OUPTUT VISUALIZATIONS FOR 2D AND 3D PCA
Dimensionality Reduction:
To retain at least 95% of the data's original information, it was calculated that four principal components are necessary. This indicates that while the first three components capture the majority, a fourth dimension allows for a more comprehensive representation of the dataset's variance.
Eigenvalues The top three eigenvalues from the PCA were found to be 2.30, 1.12, and 0.74, respectively, which quantitatively reflect the amount of variance captured by each principal component.
Eigenvectors: The top three eigenvectors for the PCA were calculated as shown in the array. These vectors represent the directions of maximum variance in the dataset, with each value in the eigenvector corresponding to the weight or contribution of each original feature in defining that principal component. The orientation and length of these eigenvectors help in identifying the directions along which the coal dataset varies the most, aiding in dimensionality reduction.

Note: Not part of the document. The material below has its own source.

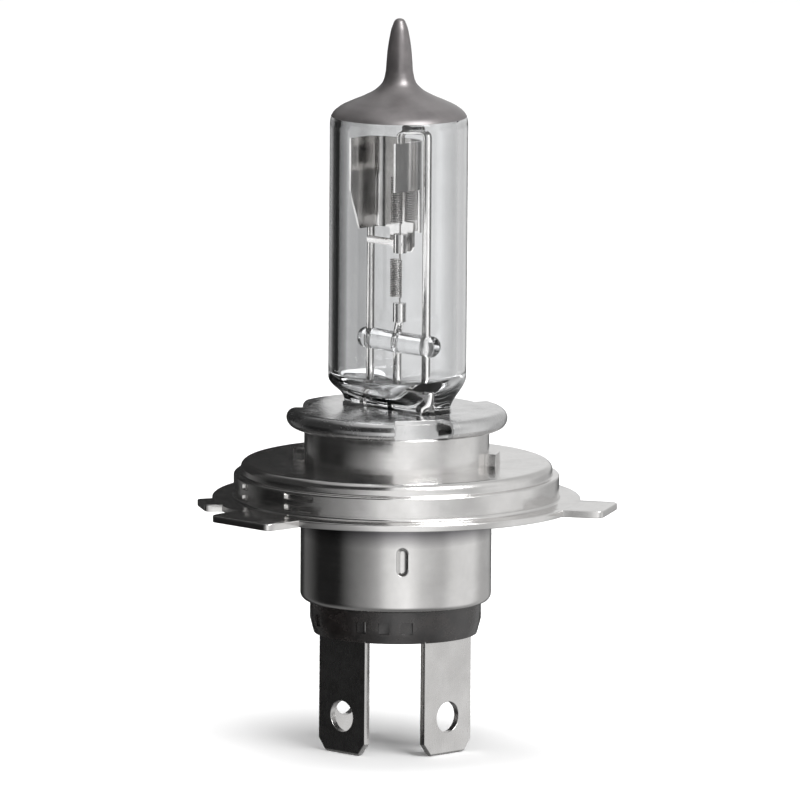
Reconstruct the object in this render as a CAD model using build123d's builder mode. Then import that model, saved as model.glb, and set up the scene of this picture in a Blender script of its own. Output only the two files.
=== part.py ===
from build123d import *
import os
from math import cos, radians, sin

os.makedirs("parts", exist_ok=True)

# Twin-filament headlight bulb on a three-blade prefocus cap.
# Millimetres. +Z runs along the bulb's axis to the glass tip and -Y points at the reference lug.
# The origin is where the axis crosses the reference plane, the front face of the ring's lugs.

slip = 0.05  # gap round a piece that slides into another
weld_gap = 0.02  # gap between two pieces that are welded or pressed together
pinch_gap = 0.1  # between the glass pinch and the slot it drops through

# Focusing ring, one stamping
ring_sheet = 0.8
pilot_radius = 19.0  # the wall that centres the bulb in its lamp
pilot_height = 2.8
crown_step = 0.8  # the crown's wall stands this far inside the pilot wall
boss_height = 4.2
crown_round = 0.8
step_round = 0.25
pilot_foot_round = 0.3
flange_width = 2.5
lug_length = 4.3  # from the flange's rim
lug_width = 8.0
reference_lug_width = 10.0
reference_lug_angle = -90
lug_round = 0.7
index_ear_length = 1.8
index_ear_width = 5.2
index_ear_angle = -122.5
slot_depth = 0.45
slot_height = 0.6
slot_levels = (0.9, 2.15)  # middles of the two rows of pressed slots
slot_places = ((-82, 4.0), (-113, 1.6))  # angle and width
weld_tab_angles = (35, 215)
weld_tab_span = 16  # degrees
weld_tab_height = 1.4
weld_tab_depth = 1.3

# Base shell, a drawn tube
shell_wall = 0.5
skirt_radius = 11.15
neck_radius = 10.8
neck_top = 8.2
skirt_foot = -12.1
shell_lip_radius = 10.05
shell_foot_round = 0.9
crimp_angles = (-41, 79, 199)
crimp_length = 3.2
crimp_width = 1.2
crimp_depth = 0.35
crimp_height = -6.0

# Pinch holder, a sprung cup that grips the flat pinch
holder_sheet = 0.5
holder_top = 10.5
bead_radius = 1.1
bead_centre = 11.8
bead_start = -110  # degrees, where the rolled edge ends
bead_turn = 200
holder_gap_span = 32  # degrees
holder_gap_angles = (-30, 90, 210)
holder_skirt_foot = 5.0
claw_sheet = 0.4
claw_width = 3.6
claw_place = 4.6
claw_height = 0.35
tongue_width = 5.0
tongue_foot = 3.0
nub_radius = 0.95
nub_rise = 0.5
nub_place = 4.6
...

Cosine Similarity: The cosine similarity matrix reveals the similarity between data points based on the angle between their vector representations. Values close to 1 indicate high similarity, while values closer to -1 suggest dissimilarity. This matrix provides insight into how closely related different points are within the reduced-dimensional space, which is beneficial for clustering and identifying patterns in the coal dataset.
Conclusion:
Principal Component Analysis (PCA) has proven to be an invaluable tool in simplifying the coal dataset while retaining its most critical information. By reducing the dataset to its principal components, PCA enables a more manageable analysis without significant information loss. This dimensionality reduction has allowed for clearer visualizations and more effective clustering, ultimately supporting deeper insights into the patterns and relationships within the coal data. Through the use of eigenvalues, eigenvectors, and cosine similarity, PCA facilitates an understanding of the variance in each component and the similarity between data points, making it a foundational step in preparing the data for further analyses, such as clustering and association rule mining.